Just a few days ago, a family stepped up and offered to foster the pooch (who now has her own Facebook page) for just a short time.
“It would be great to see her get permanent family of her own — she’s a bit timid at first, but she really warms up to you once she’s had a chance to get to know you. It’s not her fault that she was in the situation that she was found in,” adds Hart.
Petunia and Blanca are like a lot of pets in need all around the area, and both women do what they can to be a part of the solution.
That being said, if one is interested in doing the same, it can be hard knowing where to begin.
So, what does it take to be a volunteer?
First, both women say, you just need to be passionate about the welfare of animals, and to be willing to commit your time.
“Although your time as a volunteer can be flexible, sticking to the time that you committed to is important. These organizations rely on — and value — your help,” notes Karp.
And there are so many ways to help. But two crucial areas for most organizations are transport and fostering — two areas that Karp and Hart, who works full-time, know well.
As a volunteer with Open Arms Pound Rescue, based in Ohio, Hart also volunteers a few hours a month to transport dogs on one leg of the journey from Kentucky to Canada.
Quite often, getting animals from one point to another for needed veterinary care, or to adoption events and the like can be a challenge for these non-profits.
Fostering is a much-needed role that needs filling in almost any animal welfare group, including HSHV, which both women emphasize is impeccably run and well-organized.
“It’s a way for an animal to get a break from life in a shelter, and it helps with socialization — and it assists in the dog or cat in getting better exposure to the public,” says Karp, who just finished fostering a young dog because, she's happy to announce, he was adopted recently.

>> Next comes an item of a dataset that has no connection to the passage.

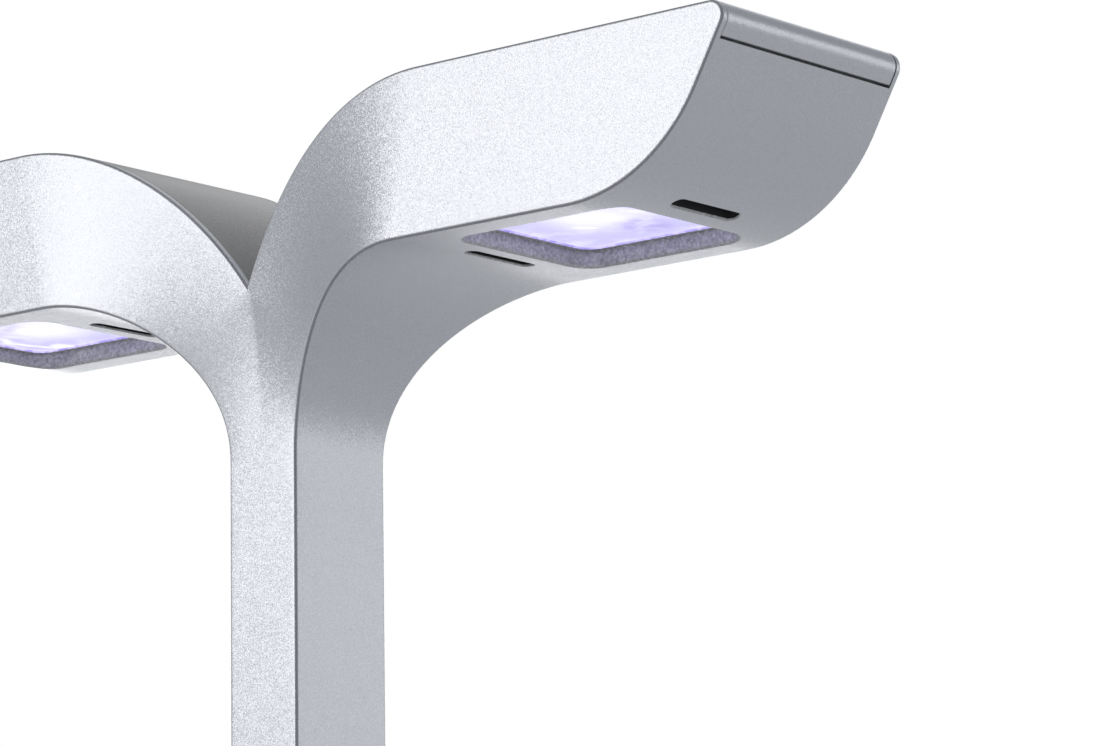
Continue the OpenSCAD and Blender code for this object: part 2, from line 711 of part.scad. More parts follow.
module fill_flap() color("#dfe2e3") difference() {
    union() {
        translate([flap_x, flap_y, deck_z + slide_gap]) plate(flap_l, flap_w, 4, flap_t);
        translate([flap_x, flap_axis_y - 2, deck_z + slide_gap + flap_t / 2])
            cube([flap_l - 2, 4, flap_t], center = true);
        translate([flap_x, flap_axis_y, flap_axis_z]) rotate([0, 90, 0])
            cylinder(flap_l - 1, flap_knuckle_r - 0.2, flap_knuckle_r - 0.2, center = true);
    }
    translate([flap_x, flap_axis_y, flap_axis_z]) rotate([0, 90, 0])
        cylinder(flap_l + 20, flap_pin_r + pin_gap, flap_pin_r + pin_gap, center = true);
    translate([flap_x, flap_y - flap_w / 2, deck_z + slide_gap - 1]) cylinder(flap_t + 2, 6, 6);
}
module flap_pin() color("#9a9da0") translate([flap_x, flap_axis_y, flap_axis_z]) rotate([0, 90, 0])
    cylinder(flap_l + 6.2, flap_pin_r, flap_pin_r, center = true);

// ---------------------------------------------------------------- pods

module cup_cone(inset, low) rotate_extrude() polygon([
    [0, low], [cup_foot_r - inset, low], [cup_r - inset, cup_depth],
    [cup_r - inset, cup_depth + cup_rim_t + 1], [0, cup_depth + cup_rim_t + 1]]);
module at_cup(n, z) translate([cup_places[n][0], cup_places[n][1], deck_z + 0.3 + z]) children();
module net_cup(n) color("#3a3d40") at_cup(n, -cup_depth)
    difference() {
        union() {
            intersection() {
                cup_cone(0, 0);
                cylinder(cup_depth + cup_rim_t, cup_rim_r, cup_rim_r);
            }
            translate([0, 0, cup_depth]) cylinder(cup_rim_t, cup_rim_r, cup_rim_r - 0.6);
        }
        cup_cone(cup_wall, cup_wall);
        for (i = [0:cup_slots - 1]) rotate([0, 0, 360 / cup_slots * (i + 0.5)])
            translate([cup_foot_r * 0.45, -cup_slot_w / 2, -1]) cube([cup_r, cup_slot_w, cup_depth * 0.62]);
    }
module growth_plug(n) color("#4a3524") at_cup(n, -cup_depth) rotate_extrude() polygon([
    [0, cup_wall + 0.3], [plug_foot_r - 1, cup_wall + 0.3], [plug_foot_r, cup_wall + 1.3],
    [plug_r - 0.6, cup_depth - 4], [plug_r - 2, cup_depth - 3], [seed_r + 1, cup_depth - 3],
    [seed_r, cup_depth - 4], [seed_r, cup_depth - seed_depth], [0, cup_depth - seed_depth]]);
module pod_cover(n) color("#f4f4f2") at_cup(n, 0) rotate_extrude() polygon([
    [stem_r, cup_rim_t], [cover_r, cup_rim_t], [cover_r, -2.4], [cover_r - cover_wall, -2.4],
    [cover_r - cover_wall, cup_rim_t - cover_wall], [stem_r + cover_wall, cup_rim_t - cover_wall],
    [stem_r + cover_wall, -1.2], [stem_r, -1.2]]);

// ---------------------------------------------------------------- water level float

module float_cage() color("#d8dbdd") translate([float_x, float_y, tank_floor]) {
    difference() {
        cylinder(cage_h + 2, cage_r + cage_wall, cage_r + cage_wall);
        translate([0, 0, 2]) cylinder(cage_h - 2, cage_r, cage_r);
        translate([0, 0, -1]) cylinder(cage_h + 5, rod_r + 0.4, rod_r + 0.4);
        for (a = [45, 135]) rotate([0, 0, a])
            translate([-cage_r - 3, -3.5, 2]) cube([2 * cage_r + 6, 7, cage_h - 5]);
    }
}
module level_float() color("#2f7fc4") translate([float_x, float_y, tank_floor + 3]) {
    rotate_extrude() polygon([[0, 0], [float_r - 1.5, 0], [float_r, 1.5], [float_r, float_h - 1.5],
        [float_r - 1.5, float_h], [0, float_h]]);
    rod_top = deck_z - tank_floor - 3 - 2;
    cylinder(rod_top, rod_r, rod_r);
    translate([0, 0, rod_top - EPS]) cylinder(3.2, float_tip_r, float_tip_r - 0.8);
}

// ---------------------------------------------------------------- pump

module at_pump(z = pump_z) translate([-pump_x, 0, z]) children();
module along_y(y) translate([0, y, 0]) rotate([-90, 0, 0]) children();
module pump_housing() color("#26282a") difference() {
    at_pump() plate(pump_l, pump_w, 5, pump_h);
    at_pump(pump_axis_z) along_y(-pump_w / 2 - 1) cylinder(8.5, impeller_r + 1.5, impeller_r + 1.5);
    at_pump(pump_axis_z) along_y(-pump_w / 2) cylinder(pump_w - 3.5, rotor_r + 0.5, rotor_r + 0.5);
    at_pump(pump_axis_z) along_y(-pump_w / 2) cylinder(pump_w - 1.5, shaft_r, shaft_r);
    at_pump(pump_axis_z) translate([impeller_r * 0.6, -pump_w / 2 + 4, 0])
        cylinder(pump_h, outlet_bore_r * 0.7, outlet_bore_r * 0.7);
    at_pump(pump_z + pump_h - 6) translate([impeller_r * 0.6, -pump_w / 2 + 6.6, 0])
        cylinder(10, outlet_bore_r + 1.6, outlet_bore_r + 1.6);
}
module pump_inlet_cover() color("#34373a") at_pump(pump_axis_z) difference() {
    along_y(-pump_w / 2 - 3.3) cylinder(3, impeller_r + 4, impeller_r + 4);
    for (i = [-3:3]) if (i != 0) translate([i * 2.8, -pump_w / 2, 0])
        cube([1.4, 12, 2 * impeller_r * (1 - abs(i) * 0.16)], center = true);
    along_y(-pump_w / 2 - 2.3) cylinder(4, shaft_r, shaft_r);
}
module pump_impeller() color("#5e6265") at_pump(pump_axis_z) difference() {
    union() {
        along_y(-pump_w / 2 + 4.6) cylinder(1.6, impeller_r, impeller_r);
        along_y(-pump_w / 2 + 6) cylinder(rotor_len, rotor_r, rotor_r);
        along_y(-pump_w / 2 + 0.6) cylinder(5, 2.6, 2.6);
        for (i = [0:vane_count - 1]) rotate([0, 360 / vane_count * i, 0])
            translate([2, -pump_w / 2 + 0.8, -0.6]) cube([impeller_r - 2.4, 4, 1.2]);
    }
    along_y(-pump_w / 2 - 1) cylinder(pump_w, shaft_r + pin_gap, shaft_r + pin_gap);
}
module pump_shaft() color("#e6e2d8") at_pump(pump_axis_z)
    along_y(-pump_w / 2 - 2.2) cylinder(pump_w + 0.6, shaft_r, shaft_r);
module pump_outlet_tube() color("#c9ced1") at_pump(pump_z + pump_h - 5.8)
    translate([impeller_r * 0.6, -pump_w / 2 + 6.6, 0]) difference() {
        h = deck_z - deck_t - 9 - (pump_z + pump_h - 5.8);
        union() {
            cylinder(h, outlet_bore_r + 1.5, outlet_bore_r + 1.5);
            for (z = [12:7:h - 2]) translate([0, 0, z])
                cylinder(1.4, outlet_bore_r + 2.2, outlet_bore_r + 1.6);
        }
        translate([0, 0, -1]) cylinder(h + 2, outlet_bore_r, outlet_bore_r);
    }
module pump_pads() color("#1f2021") at_places([for (x = [-1, 1], y = [-1, 1])
    [-pump_x + x * (pump_l / 2 - 6), y * (pump_w / 2 - 6)]], tank_floor)
    cylinder(pump_foot, 4.6, 3.4);

// ---------------------------------------------------------------- controls

module at_panel(x, y) translate([x, panel_y + y, panel_z]) children();
module button_bore(r, y, depth) rotate([-90, 0, 0]) translate([0, 0, y]) cylinder(depth, r, r);
module control_bezel() color("#3b3e41") {
    difference() {
        at_panel(0, panel_t / 2) upright_plate(panel_l, panel_h, panel_h / 2, panel_t);
        at_panel(0, -0.4) upright_plate(panel_l - 4, panel_h - 4, panel_h / 2 - 2, 1.6);
        for (x = [-1, 1]) at_panel(x * button_dx / 2, -2) button_bore(button_r + slide_gap, 0, 10);
        for (x = light_places) at_panel(x, -2) button_bore(light_r + 0.1, 0, 10);
    }
    for (x = [-1, 1]) at_panel(x * standoff_x, panel_t - EPS)
        button_bore(2.4, 0, board_y - panel_y - panel_t);
    for (x = [-1, 1], turn = [0, 180]) at_panel(x * clip_x, 0) rotate([0, turn, 0]) {
        translate([-3, panel_t - EPS, panel_h / 2 - 2.8]) cube([6, 4.6, 1.6]);
        translate([-3, panel_t + 2.8, panel_h / 2 - 2.8]) cube([6, 1.8, 4.2]);
    }
}
module push_button(side) at_panel(side * button_dx / 2, 0) {
    flange_y = panel_t + slide_gap;
    button_bore(button_r, -1.2, flange_y + 1.3);
    button_bore(button_r + button_flange, flange_y, button_flange_t);
    button_bore(2, flange_y + button_flange_t - EPS, button_stem);
}
module light_button() color("#d9dcde") push_button(-1);
module pump_button() color("#d9dcde") push_button(1);
module status_lights() color("#9fe0a8") for (x = light_places) at_panel(x, 0)
    button_bore(light_r, 0.3, board_y - panel_y - 0.6);
module control_board() color("#1f5d3a") {
    translate([0, board_y + board_t / 2, panel_z]) upright_plate(panel_l - 6, panel_h - 4, 2, board_t);
    for (x = [-1, 1]) translate([x * button_dx / 2, board_y, panel_z]) {
        translate([0, -switch_h / 2, 0]) cube([6, switch_h, 6], center = true);
        button_bore(1.7, -switch_h - plunger_h, 1);
    }
}

module at_inlet(y) translate([inlet_x, inlet_y + y, inlet_z]) rotate([-90, 0, 0]) children();
module power_inlet() color("#232527") difference() {
    union() {
        at_inlet(-13) cylinder(13, inlet_r, inlet_r);
        at_inlet(-inlet_out - wall - 3.4) cylinder(2.4, inlet_r + 3, inlet_r + 3, $fn = 6);
        at_inlet(-0.6) cylinder(1.2, inlet_r + inlet_flange, inlet_r + inlet_flange - 0.6);
    }
    at_inlet(-jack_depth) cylinder(jack_depth + 2, jack_r, jack_r);
}

// ---------------------------------------------------------------- output

housing_wall(-1);  // housing_front
housing_wall(1);  // housing_rear
housing_end(1);  // housing_end_right
housing_end(-1);  // housing_end_left
bottom_plate();
rubber_feet();
base_screws();
water_tank();
planting_deck();
net_cup(0);  // net_cup_1
net_cup(1);  // net_cup_2
net_cup(2);  // net_cup_3
net_cup(3);  // net_cup_4
net_cup(4);  // net_cup_5
net_cup(5);  // net_cup_6
growth_plug(0);  // growth_plug_1
growth_plug(1);  // growth_plug_2
growth_plug(2);  // growth_plug_3
growth_plug(3);  // growth_plug_4
growth_plug(4);  // growth_plug_5
growth_plug(5);  // growth_plug_6
pod_cover(0);  // pod_cover_1
pod_cover(1);  // pod_cover_2
pod_cover(2);  // pod_cover_3
pod_cover(3);  // pod_cover_4
pod_cover(4);  // pod_cover_5
pod_cover(5);  // pod_cover_6
fill_flap();
flap_pin();
float_cage();
level_float();
pump_housing();
pump_inlet_cover();
pump_impeller();
pump_shaft();
pump_outlet_tube();
pump_pads();
control_bezel();
light_button();
pump_button();
status_lights();
control_board();
power_inlet();
post_guide();
lamp_body();
lamp_lead();
post_foot();
top_cover(1);  // top_cover_right
top_cover(-1);  // top_cover_left
lens(1);  // lens_right
lens(-1);  // lens_left
light_chamber(1);  // light_chamber_right
light_chamber(-1);  // light_chamber_left
led_board(1);  // led_board_right
led_board(-1);  // led_board_left
led_chips(1);  // led_chips_right
led_chips(-1);  // led_chips_left
heat_sink(1);  // heat_sink_right
heat_sink(-1);  // heat_sink_left
heat_sink_screws();
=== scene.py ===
"""Dresses a countertop hydroponic garden: a two-armed grow lamp over a water base with six pods."""

from __future__ import annotations

import json
import logging
import math
from contextlib import contextmanager
from dataclasses import dataclass, field
from enum import Enum
from typing import Callable, Iterable, Iterator, Sequence

import bmesh
import bpy
from mathutils import Matrix, Vector, noise

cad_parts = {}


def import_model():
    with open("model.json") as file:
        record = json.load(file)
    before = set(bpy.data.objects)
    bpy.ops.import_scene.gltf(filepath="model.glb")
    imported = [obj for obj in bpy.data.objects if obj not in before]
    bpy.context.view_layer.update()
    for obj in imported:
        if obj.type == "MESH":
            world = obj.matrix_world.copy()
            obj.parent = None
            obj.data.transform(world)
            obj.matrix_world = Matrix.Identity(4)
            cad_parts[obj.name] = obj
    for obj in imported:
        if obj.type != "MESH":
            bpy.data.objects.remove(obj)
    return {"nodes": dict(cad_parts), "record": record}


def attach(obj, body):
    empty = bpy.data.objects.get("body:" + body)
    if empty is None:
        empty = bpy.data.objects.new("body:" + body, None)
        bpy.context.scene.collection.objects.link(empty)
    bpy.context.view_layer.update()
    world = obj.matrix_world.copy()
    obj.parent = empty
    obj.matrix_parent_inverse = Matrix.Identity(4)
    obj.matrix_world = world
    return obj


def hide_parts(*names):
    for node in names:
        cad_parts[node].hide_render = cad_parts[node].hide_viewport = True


LOG = logging.getLogger("garden")
MM = 0.001
Rgb = tuple[float, float, float]
Xyz = tuple[float, float, float]
Point = tuple[float, float]
Socket = bpy.types.NodeSocket
Solid = tuple[list, list]

# Distances in metres under which points are one point, and edges are dropped.
WELD_NEW = 2e-6
WELD_CUT = 4e-6
WELD_CAD = 5e-6
SLIVER = 1e-6
# Sides of the widest hole that is filled, degrees within which faces are one, and how much
# large faces count in the shading.
GAP_SIDES = 8
FLAT_WITHIN = math.radians(0.4)
FACE_WEIGHT = 60
QUARTER = math.pi / 2


class Side(Enum):
    """The two arms of the lamp, with the sign of their direction along X."""

    RIGHT = 1
    LEFT = -1

    @property
    def label(self) -> str:
        """The word that ends the side's node names."""
        return self.name.lower()


class Grain(Enum):
    """How the surface of a moulding is finished in its tool: features a metre, and depth."""

    SATIN = (2600.0, 0.05)
    MATT = (1700.0, 0.10)
    COARSE = (1000.0, 0.20)

    @property
    def scale(self) -> float:
        """Features of the grain a metre."""
        return self.value[0]

    @property
    def depth(self) -> float:
        """Strength of the grain's relief."""
        return self.value[1]


# ---------------------------------------------------------------- shader node helpers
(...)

Many rescues do not have a facility, so to speak, and rely on foster volunteers to house and provide the day-to-day care and enrichment of the animals.
One interesting aspect of the movement to help needy animals is the number of groups that have been established. That raises a crucial point: Not all organizations are created equal. In the age of the Internet and social media, it can be easy to make things look good.
The seasoned volunteers offer a few suggestions when seeking an organization to help:
- Investigate the organization as well as you can.
- If you are familiar with either the individuals running the group, or those who are volunteering their time, in the latter case, what has their experience been?
- If you can, interview an adopter to see what their experience was like in adopting their pet.
- If it’s a rescue, check out their adoption process. (Is it extensive? Do they require an application and home visit?)
- Trust your gut instinct.
Karp and Hart agree on one point when it comes to helping disadvantaged animals: Even small efforts, like donating a few dollars or a bag of pet food, speaking up when you see an animal in need — all help make a big difference.